Note: This recipe calls for sourdough starter—you can either use ripe (fed) starter or discard (unfed). If you use the ripe starter, it’ll be slightly more “bread-like” with less density and moisture, and as your starter starts to fall towards unfed, it’ll make the bread more like a classic banana bread in texture. Both are excellent, so don’t worry or fuss too much over the exact state of your starter. The volume isn’t totally exact either since that’ll vary slightly depending on the hydration of your starter, so aim for 1 cup (227g) by weight and know that every time you make it, the bread might be slightly different which is FINE and GOOD and VARIETY IS THE SPICE OF LIFE. Banana bread is a workhouse of a recipe and frankly, you can’t really mess it up.

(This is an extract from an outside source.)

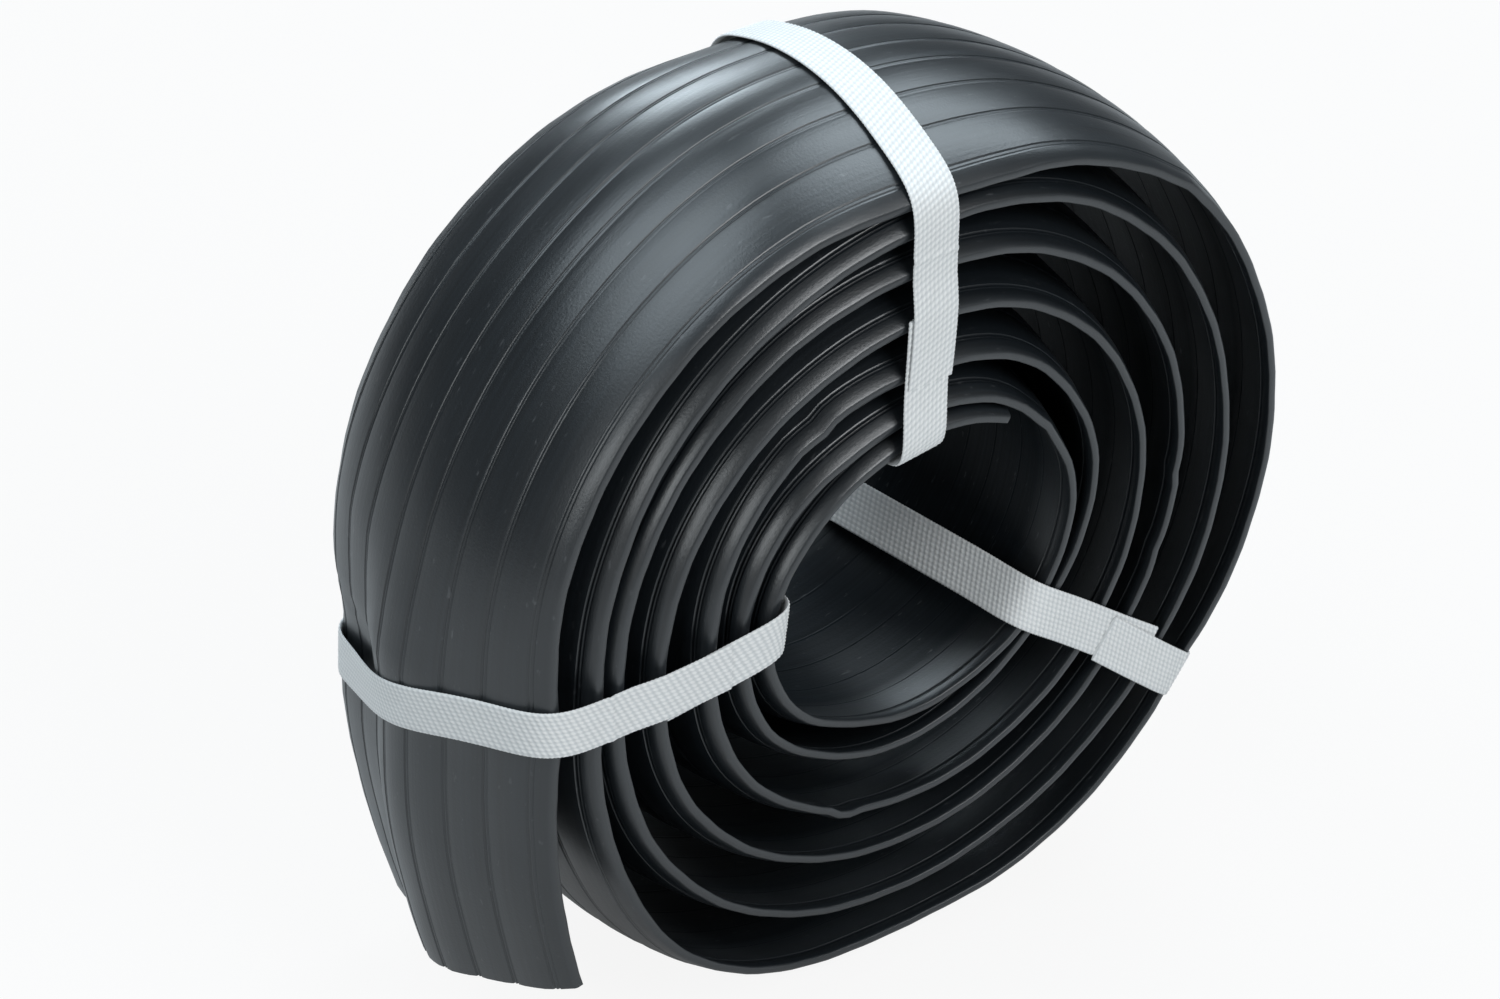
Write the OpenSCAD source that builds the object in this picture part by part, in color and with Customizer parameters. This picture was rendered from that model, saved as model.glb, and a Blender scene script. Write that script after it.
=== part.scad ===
// Coiled rubber cable cover: one long arched strip, wound up and held by three woven straps.
//
// The coil stands on its rim with its axis along Y and its front face towards -Y.
// A turn count u runs along the strip: 0 is at the left, where the outer end leaves the
// coil, and it grows clockwise and inwards, one whole number for each turn.

/* [Strip] */
// Width of the strip, from edge to edge
strip_width = 83; // [60:1:110]
// Height of the wound strip's arch, from the edges' underside to the crown
strip_height = 10.5; // [8:0.5:16]
// Thickness of the rubber
strip_wall = 2.6; // [1.6:0.1:4]
// Width of the plain land along each edge, up to the first groove
edge_land = 4; // [2:0.5:8]
// Number of grooves across the outer face
groove_count = 8; // [4:1:12]

/* [Coil] */
// Radius of the strip's inner edge where the outer turn starts
coil_radius = 107; // [106:0.5:130]
// Step inwards from the outer turn to the next one
outer_pitch = 14; // [14:0.1:16]
// How much closer each further turn lies than the one outside it
pitch_tightening = 1.05; // [0.6:0.05:1.2]
// Number of turns
turns = 6.33; // [4:0.01:6.4]
// How far each further turn sits off the coil's centre
turn_shift = 1; // [0:0.05:1.4]
// Place round the coil towards which the turns sit off-centre, in turns from the left
shift_place = 0.155; // [0:0.005:0.3]
// Length of the outer end that hangs straight down, along its front edge
free_end = 72; // [10:1:90]

/* [Straps] */
// Width of a strap
strap_width = 12; // [8:1:16]
// Thickness of a strap
strap_thickness = 0.8; // [0.5:0.1:1.5]
// Length over which a strap's two ends lie on each other
strap_lap = 18; // [8:1:30]
// How far a strap draws the outer turn's edges in
strap_pull = 7; // [0:0.5:9]
// Gap between a strap and the rubber that it holds
strap_gap = 0.4; // [0.3:0.1:1]
// Place of the strap at the free end, in turns from the left
left_strap_place = 0.01; // [0.01:0.01:0.05]
// Place of the strap at the top, in turns from the left
top_strap_place = 0.25; // [0.2:0.005:0.3]
// Place of the strap at the lower right, in turns from the left
low_strap_place = 0.6; // [0.55:0.01:0.65]

/* [Hidden] */

// Depth of the flat on which the coil stands
foot_depth = 0.5;
// Least gap that must stay between one turn and the next
least_gap = 0.4;
// Cross-sections in each turn, and along the free end
rings_per_turn = 24;
free_end_rings = 4;
// Width of the dip that a strap draws in, and how many turns in it fades, both in turns
pull_reach = 0.05;
pull_fade = 1.2;
// Share of a strap's pull that the crown doesn't follow: the arch gets higher there
arch_share = 0.85;
// How much further out the back edge lies than the front edge at the free end
back_flare = 5;
// Number of turns in which that fades
flare_fade = 0.08;
// Slope of the hanging end at its top, and how it curls back in, in slope per mm
end_swing = 0.13;
end_curl = 0.0052;
// How much longer the hanging end gets with each mm from the front edge to the back
end_slant = 0.26;
// How far its back flank sags in, round which share of the width, and how far that reaches
end_sag = 6;
sag_share = 0.75;
sag_reach = 0.2;
sag_fade = 0.03;
// How far the wound strip lies outside an even spiral, at eight places in each turn: it is wound
// by hand, so it doesn't run evenly
lay_places = 8;
lay = [
    0.5, 2, 3.5, 5.5, 5.5, 5, 4.5, 8.5,
    -2, 1.5, 6.5, 6, 4.5, 4.5, 5, 6.5,
    4.5, 5.5, 6.5, 5, 2.5, 1.5, 3, 5,
    4, 3, 3, 3, 3, 2.5, 2.5, 2.5,
    0, 1, 0, 1, -2.5, -4.5, -4, -0.5,
    1, -2, -3, -0.5, 2, -1, -2, 0,
    2.5, -4, -2, 5.5
];
// Distance of each strap's lap from the outer turn's edge
left_lap = 26;
top_lap = 26;
low_lap = 16;
// How far each strap lies to the side of its place at its four bends, towards growing turn
// counts: front in the bore, front at the outer turn, back at the outer turn, back in the bore
left_strap_sides = [2.8, -3, -21.5, -8];
top_strap_sides = [-5, -1, 0, -2];
low_strap_sides = [-2.5, 2, 1, 3.5];

strap_places = [left_strap_place, top_strap_place, low_strap_place];
arch_rise = strip_height - strip_wall;

// ---- Where the strip's edge lies, at turn count u ----

// Distance round the coil between two places, at most half a turn
function apart(a, b) =
    let (d = (a - b) - floor(a - b))
    min(d, 1 - d);

// How far the straps draw the strip in
function drawn_in(u) =
    let (dips = [for (place = strap_places) exp(-pow(apart(u, place) / pull_reach, 2))])
    strap_pull * exp(-u / pull_fade) * (dips[0] + dips[1] + dips[2]);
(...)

Cardamom Sourdough Banana Bread
Adapted from Simple Life by Kels; makes one 9” loaf
3/4 cup (150g) granulated sugar
1/2 cup (8 tablespoons; 113g) unsalted butter, at room temperature
2 very ripe bananas, mashed slightly
1 egg
1 cup (227g) sourdough starter (see note above)
1 teaspoon vanilla extract
1 1/2 cups (180g) unbleached all purpose flour
1 teaspoon baking powder
1/2 teaspoon baking soda
1 teaspoon cardamom
1/2 teaspoon salt
3 tablespoons raw sugar (or use granulated), for finishing
Preheat the oven to 350 degrees F. Line a 9” x 5” loaf pan with parchment paper and grease well (you can skip the parchment and just grease it very well if you want).
In the bowl of a stand mixer, beat together the butter and granulated sugar until light and fluffy, about 5 minutes at medium-high speed.
Add the bananas and egg and beat until very well-combined.
Add the sourdough starter and vanilla and mix well.
Add the remaining ingredients, except for the extra sugar, and mix gently until just combined. Don’t overmix!
Scrape the batter into your prepared pan, sprinkle the raw sugar generously over the top, and bake for 50 to 60 minutes. Start checking around 50 minutes—take it out when a tester inserted into the center comes out clean or with just a few moist crumbs clinging to it. Don’t overbake! It will be dry if you do.
Let the bread cool slightly in the pan then turn out onto a wire rack to finish cooling.